_Collected data entries_
"""

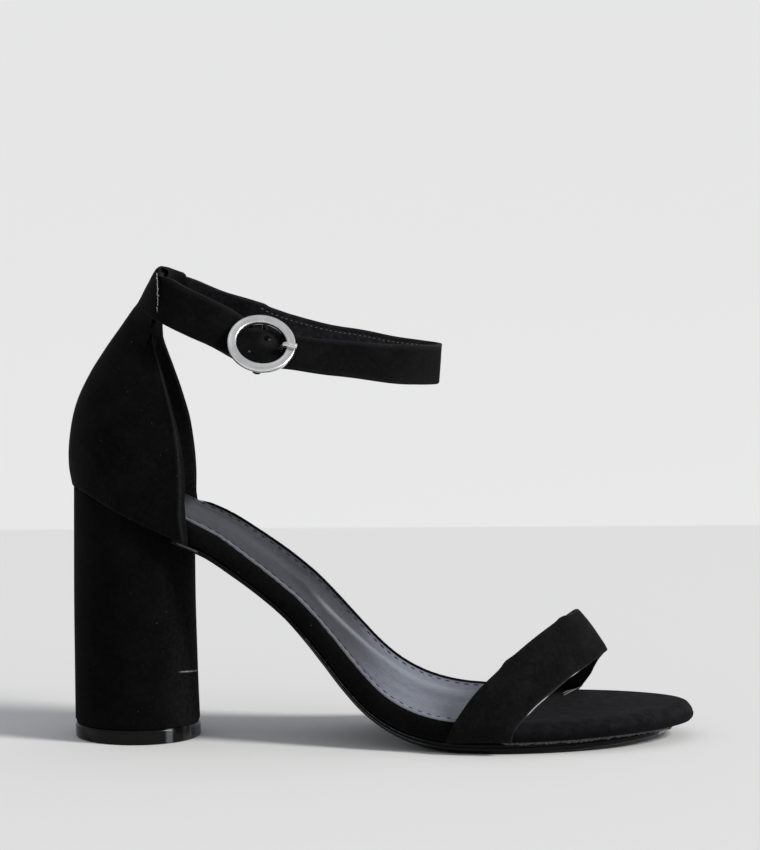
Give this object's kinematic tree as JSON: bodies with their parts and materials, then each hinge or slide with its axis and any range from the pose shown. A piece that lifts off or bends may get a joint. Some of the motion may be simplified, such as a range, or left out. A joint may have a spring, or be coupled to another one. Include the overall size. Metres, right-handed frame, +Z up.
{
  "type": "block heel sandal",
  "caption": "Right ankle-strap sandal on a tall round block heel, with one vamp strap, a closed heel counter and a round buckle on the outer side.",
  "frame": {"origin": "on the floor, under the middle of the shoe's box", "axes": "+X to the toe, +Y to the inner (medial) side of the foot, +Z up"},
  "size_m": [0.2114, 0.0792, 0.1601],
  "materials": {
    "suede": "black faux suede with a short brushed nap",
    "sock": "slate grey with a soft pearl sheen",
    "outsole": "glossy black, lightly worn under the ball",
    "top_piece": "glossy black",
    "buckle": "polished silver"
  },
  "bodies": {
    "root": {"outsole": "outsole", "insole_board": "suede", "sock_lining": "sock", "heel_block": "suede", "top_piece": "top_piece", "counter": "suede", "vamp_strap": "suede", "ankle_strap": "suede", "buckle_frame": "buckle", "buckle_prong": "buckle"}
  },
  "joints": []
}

"""
"""

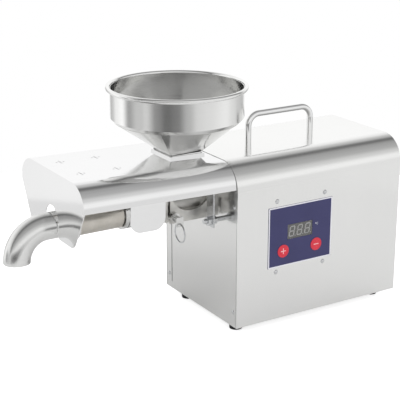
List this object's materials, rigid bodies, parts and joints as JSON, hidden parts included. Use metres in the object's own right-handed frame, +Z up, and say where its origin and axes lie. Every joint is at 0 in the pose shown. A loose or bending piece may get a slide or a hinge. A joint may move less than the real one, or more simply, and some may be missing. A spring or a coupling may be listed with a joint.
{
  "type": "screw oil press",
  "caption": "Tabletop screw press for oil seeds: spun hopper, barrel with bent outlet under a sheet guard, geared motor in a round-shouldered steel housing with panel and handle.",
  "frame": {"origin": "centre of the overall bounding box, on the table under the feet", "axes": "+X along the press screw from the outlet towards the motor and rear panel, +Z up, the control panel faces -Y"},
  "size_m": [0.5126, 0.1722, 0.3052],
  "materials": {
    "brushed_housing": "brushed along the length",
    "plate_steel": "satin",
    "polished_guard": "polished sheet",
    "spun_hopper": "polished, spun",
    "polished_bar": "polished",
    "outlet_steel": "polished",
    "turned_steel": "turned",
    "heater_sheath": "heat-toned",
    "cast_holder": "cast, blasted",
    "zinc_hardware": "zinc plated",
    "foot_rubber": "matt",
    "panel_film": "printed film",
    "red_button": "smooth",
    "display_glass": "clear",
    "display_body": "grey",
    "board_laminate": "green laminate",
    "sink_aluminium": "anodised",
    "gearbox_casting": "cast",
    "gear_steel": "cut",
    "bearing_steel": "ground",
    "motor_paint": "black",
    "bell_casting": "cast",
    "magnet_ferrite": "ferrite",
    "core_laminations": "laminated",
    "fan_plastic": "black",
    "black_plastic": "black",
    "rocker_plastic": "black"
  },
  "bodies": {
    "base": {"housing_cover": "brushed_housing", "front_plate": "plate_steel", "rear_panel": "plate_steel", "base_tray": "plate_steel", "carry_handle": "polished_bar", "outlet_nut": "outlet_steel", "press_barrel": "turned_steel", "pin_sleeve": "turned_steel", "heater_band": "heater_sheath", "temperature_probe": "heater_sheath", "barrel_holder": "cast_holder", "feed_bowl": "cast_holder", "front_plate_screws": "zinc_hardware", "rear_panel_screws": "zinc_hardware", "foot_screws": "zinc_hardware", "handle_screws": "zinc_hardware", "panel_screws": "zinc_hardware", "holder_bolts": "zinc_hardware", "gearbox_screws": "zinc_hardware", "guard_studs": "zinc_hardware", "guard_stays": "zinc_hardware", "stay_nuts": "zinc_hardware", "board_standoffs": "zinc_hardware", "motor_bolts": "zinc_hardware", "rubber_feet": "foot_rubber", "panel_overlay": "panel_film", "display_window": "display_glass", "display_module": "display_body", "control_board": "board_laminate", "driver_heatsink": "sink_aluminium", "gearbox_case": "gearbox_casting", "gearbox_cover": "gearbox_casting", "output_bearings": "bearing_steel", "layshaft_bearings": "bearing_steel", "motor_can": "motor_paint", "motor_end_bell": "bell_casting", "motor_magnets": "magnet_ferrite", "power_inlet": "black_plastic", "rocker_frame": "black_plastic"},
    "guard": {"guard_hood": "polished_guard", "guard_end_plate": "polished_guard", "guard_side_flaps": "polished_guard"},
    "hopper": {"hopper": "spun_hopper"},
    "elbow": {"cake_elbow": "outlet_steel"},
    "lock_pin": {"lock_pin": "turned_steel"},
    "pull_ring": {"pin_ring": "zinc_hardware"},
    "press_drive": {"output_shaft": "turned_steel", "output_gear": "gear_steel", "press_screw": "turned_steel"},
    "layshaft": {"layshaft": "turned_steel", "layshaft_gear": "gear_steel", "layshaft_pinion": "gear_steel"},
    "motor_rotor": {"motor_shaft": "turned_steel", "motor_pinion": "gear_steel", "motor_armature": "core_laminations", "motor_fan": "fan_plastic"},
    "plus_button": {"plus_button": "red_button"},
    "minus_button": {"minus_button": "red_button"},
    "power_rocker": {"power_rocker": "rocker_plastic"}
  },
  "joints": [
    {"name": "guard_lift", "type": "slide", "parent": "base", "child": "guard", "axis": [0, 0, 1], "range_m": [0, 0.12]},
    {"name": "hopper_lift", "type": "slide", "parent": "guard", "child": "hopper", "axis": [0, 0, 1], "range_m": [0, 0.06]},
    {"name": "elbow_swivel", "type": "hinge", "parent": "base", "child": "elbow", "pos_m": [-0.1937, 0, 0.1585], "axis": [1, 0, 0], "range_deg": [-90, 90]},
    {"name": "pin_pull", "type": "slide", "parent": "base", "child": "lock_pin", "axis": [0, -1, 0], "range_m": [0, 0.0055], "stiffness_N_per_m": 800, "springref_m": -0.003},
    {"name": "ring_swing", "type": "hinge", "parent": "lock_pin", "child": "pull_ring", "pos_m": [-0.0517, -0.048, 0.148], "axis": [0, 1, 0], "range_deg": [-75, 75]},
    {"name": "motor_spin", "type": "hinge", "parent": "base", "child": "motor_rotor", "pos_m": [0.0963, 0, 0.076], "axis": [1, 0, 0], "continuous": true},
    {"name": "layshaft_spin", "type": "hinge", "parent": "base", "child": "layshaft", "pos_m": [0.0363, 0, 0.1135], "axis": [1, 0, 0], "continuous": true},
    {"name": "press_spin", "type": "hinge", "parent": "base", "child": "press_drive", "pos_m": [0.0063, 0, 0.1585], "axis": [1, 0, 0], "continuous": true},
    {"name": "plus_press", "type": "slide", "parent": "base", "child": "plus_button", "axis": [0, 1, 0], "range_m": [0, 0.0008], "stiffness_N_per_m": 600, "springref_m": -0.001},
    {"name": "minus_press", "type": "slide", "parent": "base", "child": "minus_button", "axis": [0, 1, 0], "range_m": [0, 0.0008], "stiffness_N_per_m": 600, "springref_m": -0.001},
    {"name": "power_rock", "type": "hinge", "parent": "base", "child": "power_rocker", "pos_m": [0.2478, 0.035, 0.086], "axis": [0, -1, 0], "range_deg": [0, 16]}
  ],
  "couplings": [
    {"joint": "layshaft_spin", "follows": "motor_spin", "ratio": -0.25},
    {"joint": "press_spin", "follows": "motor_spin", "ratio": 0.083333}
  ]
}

"""

_Required task_
Output a single number: how many lines contain the word "pose".

_Response to the task_
2